About HU

New Year’s Address (4th January 2017)

Happy New Year!
To mark the beginning of this year Heisei 29 (2017), let me say a few words by way of a greeting.
I sincerely hope that this coming year will bring good tidings of health and happiness.

Looking back at the year 2016, it will probably be remembered as the year that added another layer to global turmoil.

In a national referendum known as ‘Brexit’ back in June last year, the UK decided to leave the EU. Another shocking piece of world news was the result of the US Presidential election in November. Contrary to popular expectation, Mr. Trump from the Republican Party was nominated as the next President of the United States of America. Incidentally, this outcome was decided in the same month that Mr. Fidel Castro, former President of Cuba and adversary of America, passed away.

In East Asia, while China steadily expanded her territorial march, North Korea repeatedly conducted nuclear tests and test-launched ballistic missiles.

Turning our attention to domestic affairs in Japan, a sense of uncertainty seems to be penetrating the nation. Although last December saw the Diet’s approval of the Trans-Pacific Partnership (TPP), its actual enforcement now seems to be in doubt, since Mr. Trump has already expressed his intent for the US to withdraw from the TPP. 
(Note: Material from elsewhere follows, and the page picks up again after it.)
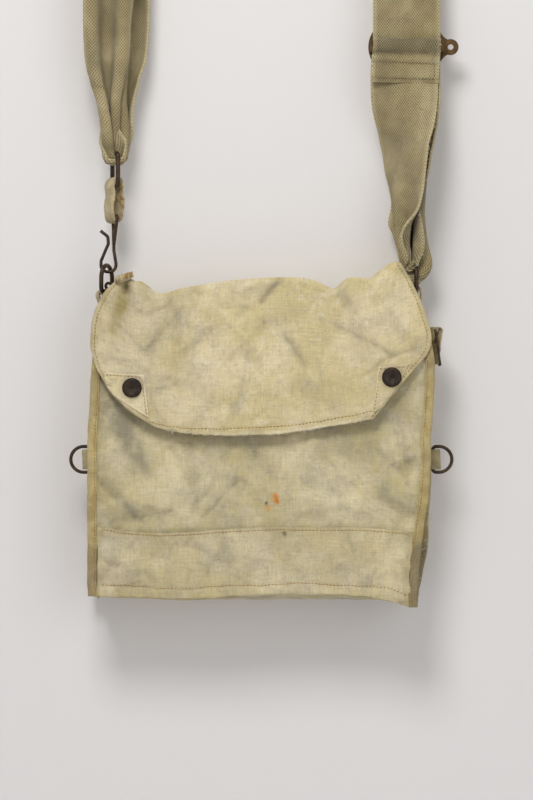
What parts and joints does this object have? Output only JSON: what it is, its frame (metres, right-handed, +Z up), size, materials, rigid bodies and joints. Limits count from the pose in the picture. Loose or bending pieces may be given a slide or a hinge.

There also was a piece of news last year concerning a possibility of one Japanese blue-chip company likely to post a huge loss amounting to several hundred billion yen.
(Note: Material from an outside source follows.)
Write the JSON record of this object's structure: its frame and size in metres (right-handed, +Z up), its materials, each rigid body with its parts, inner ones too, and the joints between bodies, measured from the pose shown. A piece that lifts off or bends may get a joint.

Right under our noses, the situation surrounding national universities is becoming increasingly hostile. It is still fresh in our memories that one well-known Japanese university announced a drastic plan to reduce personnel expenses last year. While the reduction of administrative cost subsidies for national universities remains a focus, Hiroshima University is also obliged to implement systematic and ongoing personnel expense reductions.

With this in mind, last April Hiroshima University set up a new organizational unit called “the Academy”, with the intention of providing a cohesive unit of and for all of the teaching staff at the university. I would like to figure out together how to maximize the performance capabilities of the Academy. 

Last year, a book entitled “Can Hiroshima University be in the Top 100 Universities in the World?” was launched from a bookseller PHP. Hiroshima University’s selection as one of 22 universities with a “Program to enhance research universities” and as one of 13 “Type A (Top Type) universities under the FY2014 Top Global University Project” by MEXT, represents a promise to Japanese society to be ranked within the Top 100 Universities in the world.
Meanwhile, a British news service agency, Reuters News, released the “Top 75: A list of Asia’s most Innovative Universities,” in which Hiroshima University was ranked in 26th place (10th position among Japanese universities). I am extremely keen for Hiroshima University to move forward as a united front towards our goal, with all of its faculty members, students, and alumni progressing as one. 

Towards the end of November last year, MEXT (the Ministry of Education, Culture, Sports, Science and Technology) released a notice concerning a public invitation of ‘Designated National University Corporation in the Third Mid-Term Plan Period.’ As a prerequisite, the notice stated that the applicant should already be within the top 10 universities in more than one category from each of the following three fields: “research capabilities,” “international cooperation,” and “collaborative relationship with society.”

Hiroshima University (HU) was intending to apply during the Third Mid-Term Plan Period. However, while HU fulfilled the requirements for “Research Capabilities,” HU failed in the areas of “Collaborative relationship with society” and “International cooperation.” Hence, we are contemplating to win the nomination in the Fourth Mid-Term Plan Period.

We intend to clarify the path and process by drawing up and realizing the future vision of Hiroshima University. In order to accomplish this, we need to listen to and understand the opinions of all members of HU. 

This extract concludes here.